THE STUDY OF THE “CETUS” UNMANNED AERIAL VEHICLE FOR TOPOGRAPHIC AERIAL SURVEYING

The work aims to analyze and study the possibilities of using “Cetus” unmanned aerial vehicle (UAV) for performing topographic aerial surveys. The authors developed and tested aircraft-type UAV for topographic aerial photography. The studies were conducted on a specialized landfill, at which there is an appropriate number of situational points whose coordinates are determined with high accuracy. These points were used as both reference and control points. The obtained UAV aerial survey materials were subjected to a phototriangulation process to determine the orientation elements and to analyze, first and foremost, the angular orientation elements. The surveying was carried out on a mountainous territory, where the spatial coordinates of 37 situational points were determined by the method of ground-based GPS survey with an average accuracy of up to 0.05 m. These points were used as reference and control points. Aerial photography was performed in such a way that the scale of the images was as uniform as possible. The design solutions implemented in the Cetus UAV provide all the possibilities to perform aerial surveys of territories in strict compliance with the projected flight parameters. UAV equipment provides the necessary real-time correction of the position of the aerial camera. At the same time the optimum straightness of routes, stability of scales and mutual overlapping of pictures is reached.
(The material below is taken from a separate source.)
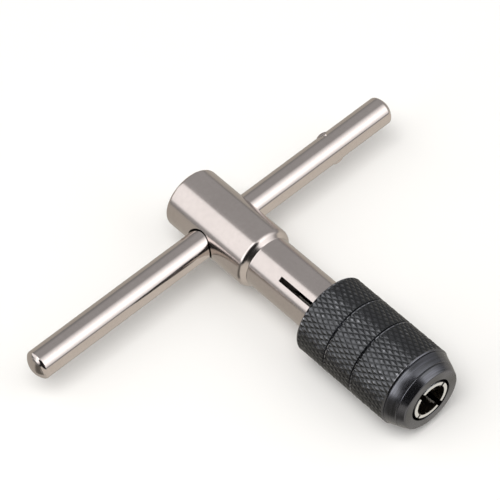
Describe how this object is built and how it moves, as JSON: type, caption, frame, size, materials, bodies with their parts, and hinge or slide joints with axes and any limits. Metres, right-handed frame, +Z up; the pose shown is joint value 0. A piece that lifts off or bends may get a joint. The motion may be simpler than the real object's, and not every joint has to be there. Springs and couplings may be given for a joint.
{
  "type": "tap wrench",
  "caption": "T-handle tap wrench: plated spindle with a split nose, knurled screw-on clamp sleeve and a sliding cross bar.",
  "frame": {"origin": "centre of the round bore in the front of the four jaws, on the tool axis", "axes": "+X out of the nose along the tool axis, +Y along the cross bar towards its ears, +Z up with the wrench lying flat"},
  "size_m": [0.0658, 0.09, 0.0168],
  "materials": {
    "plated_steel": "bright nickel plate over turned steel",
    "jaw_steel": "bright turned steel",
    "black_oxide": "black oxide over a diamond knurl, satin",
    "bush_steel": "turned steel",
    "ball_steel": "polished",
    "spring_steel": "drawn wire",
    "screw_steel": "black oxide"
  },
  "bodies": {
    "spindle": {"spindle_body": "plated_steel", "detent_spring": "spring_steel", "detent_grub_screw": "screw_steel"},
    "thread_bush": {"sleeve_thread_bush": "bush_steel"},
    "sleeve": {"chuck_sleeve": "black_oxide"},
    "jaw_1": {"jaw_1": "jaw_steel"},
    "jaw_2": {"jaw_2": "jaw_steel"},
    "jaw_3": {"jaw_3": "jaw_steel"},
    "jaw_4": {"jaw_4": "jaw_steel"},
    "bar": {"tommy_bar": "plated_steel"},
    "ball": {"detent_ball": "ball_steel"}
  },
  "joints": [
    {"name": "bar_slide", "type": "slide", "parent": "spindle", "child": "bar", "axis": [0, 1, 0], "range_m": [-0.0195, 0.04]},
    {"name": "sleeve_advance", "type": "slide", "parent": "spindle", "child": "thread_bush", "axis": [-1, 0, 0], "range_m": [0, 0.001]},
    {"name": "sleeve_turn", "type": "hinge", "parent": "thread_bush", "child": "sleeve", "pos_m": [-0.01, 0, 0], "axis": [-1, 0, 0], "range_deg": [0, 361]},
    {"name": "jaw_1_close", "type": "hinge", "parent": "spindle", "child": "jaw_1", "pos_m": [-0.0124, 0.00073, 0.00414], "axis": [0, 0.9848, -0.1736], "range_deg": [0, 1.05]},
    {"name": "jaw_2_close", "type": "hinge", "parent": "spindle", "child": "jaw_2", "pos_m": [-0.0124, -0.00414, 0.00073], "axis": [0, 0.1736, 0.9848], "range_deg": [0, 1.05]},
    {"name": "jaw_3_close", "type": "hinge", "parent": "spindle", "child": "jaw_3", "pos_m": [-0.0124, -0.00073, -0.00414], "axis": [0, -0.9848, 0.1736], "range_deg": [0, 1.05]},
    {"name": "jaw_4_close", "type": "hinge", "parent": "spindle", "child": "jaw_4", "pos_m": [-0.0124, 0.00414, -0.00073], "axis": [0, -0.1736, -0.9848], "range_deg": [0, 1.05]},
    {"name": "ball_lift", "type": "slide", "parent": "spindle", "child": "ball", "axis": [-1, 0, 0], "range_m": [0, 0.0003], "stiffness_N_per_m": 200, "deforming": ["detent_spring"]}
  ],
  "couplings": [
    {"joint": "sleeve_turn", "follows": "sleeve_advance", "rad_per_m": 6283.2},
    {"joint": "jaw_1_close", "follows": "sleeve_advance", "rad_per_m": 18.151},
    {"joint": "jaw_2_close", "follows": "sleeve_advance", "rad_per_m": 18.151},
    {"joint": "jaw_3_close", "follows": "sleeve_advance", "rad_per_m": 18.151},
    {"joint": "jaw_4_close", "follows": "sleeve_advance", "rad_per_m": 18.151}
  ]
}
Regarding the accuracy of obtaining the spatial coordinates of the points of terrain objects, using “Cetus” UAV surveys, plans can even be made on a scale of even 1: 1000. As a result of the creation of the UAV “Cetus”, it became possible to perform the topographic aerial survey of the territories and to create large-scale orthophotos that fully meet the instructions. As a result of testing the “Cetus” UAV, it can be used in production processes when drawing up topographic plans for a large-scale series: 1: 1000 – 1: 5000, which will significantly save the cost of performing topographic work.